May 1, 2011 - The Hannibal, MO Campus currently meets at the historic Orpheum Theatre at 425 Broadway. The Crossing purchased this building and spent 5 months renovating it. A second service was added in September 2012. The launch service on May 1, 2011, was held at the Hannibal YMCA and witnessed about 400 people. Since moving to the permanent location On Broadway in April 2012, attendance continues to grow at a rapid pace. And they have also added a Thur. Night service

November 18, 2012 - The Crossing added a church location in Lima, located on the Northern edge of Lima, IL. The former Federated Church of Lima was suffering from very low attendance and was unable to stay open. In late 2012, the remaining FCL membership took a vote to dissolve the Church and hand the property over to The Crossing with a Right of First Refusal inserted into the deed. The final vote was 24-4 in favor.
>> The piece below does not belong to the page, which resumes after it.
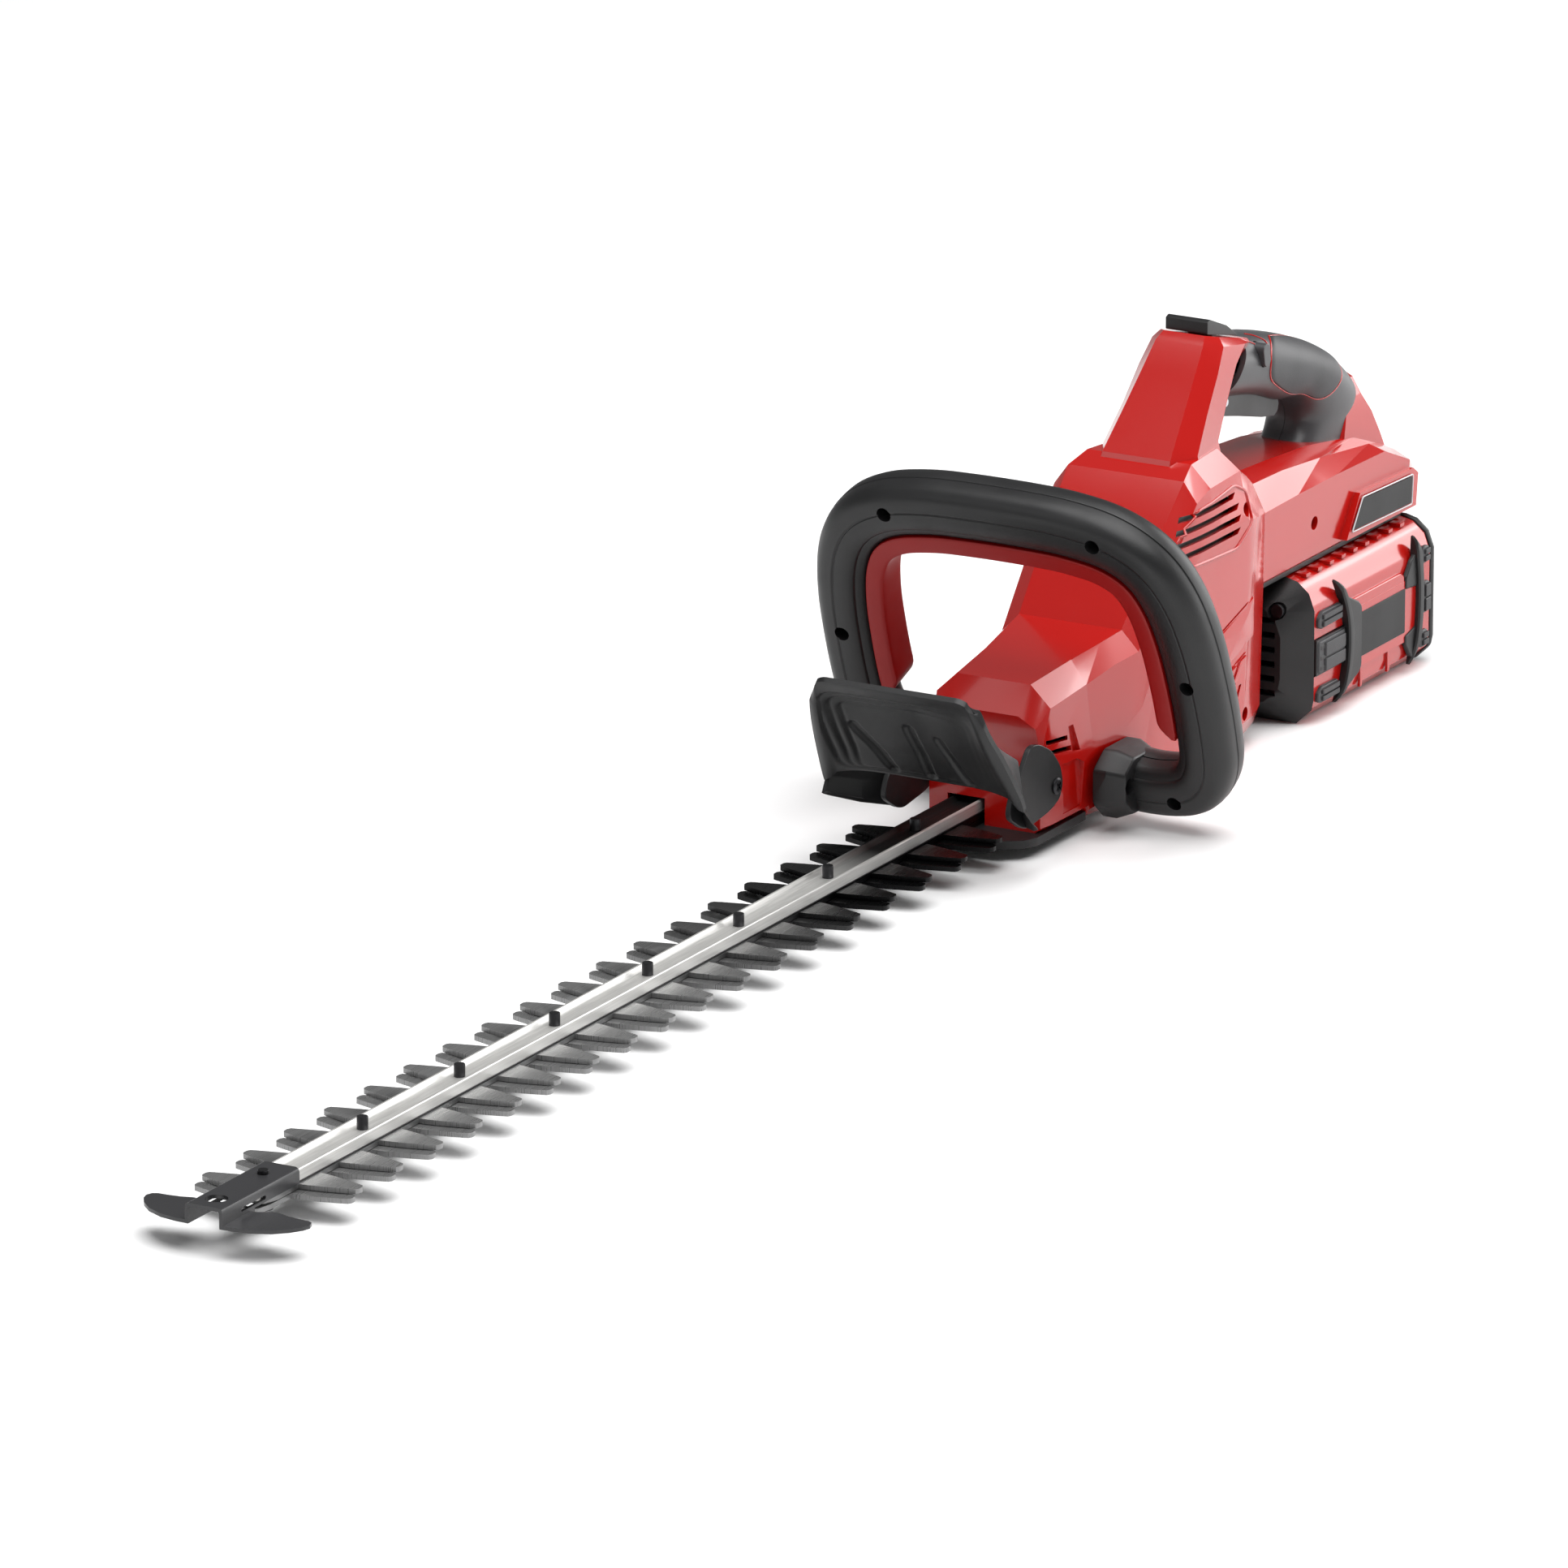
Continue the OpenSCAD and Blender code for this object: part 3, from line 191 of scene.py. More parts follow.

The building was built after a tornado leveled the old location and several surrounding homes on May 10, 2003. It features a newly remodeled 200 seat sanctuary, a basketball gym, a full kitchen, and several classrooms. Service is at 10:00am on Sunday.

Mt. Sterling, IL Campus -

Keokuk, IA Campus - The Crossing added a church location in Keokuk in 2015. The church opened after the purchase and renovation of a large, vacant private school building.

==Church plants==
Two former children's ministers went home to Mossel Bay, South Africa, in 2008 after serving at The Crossing in Quincy to open a Crossing location there. The location was considered the second Crossing campus; attendance averaged about 75. Sermons were preached by the Campus Pastor until the Internet became available, then the Quincy sermons were streamed online. However, in October 2010, the elders for The Crossing received a letter from the pastor in Mossel Bay that the Mossel Bay campus no longer wished to be affiliated with The Crossing, and wanted to operate independently.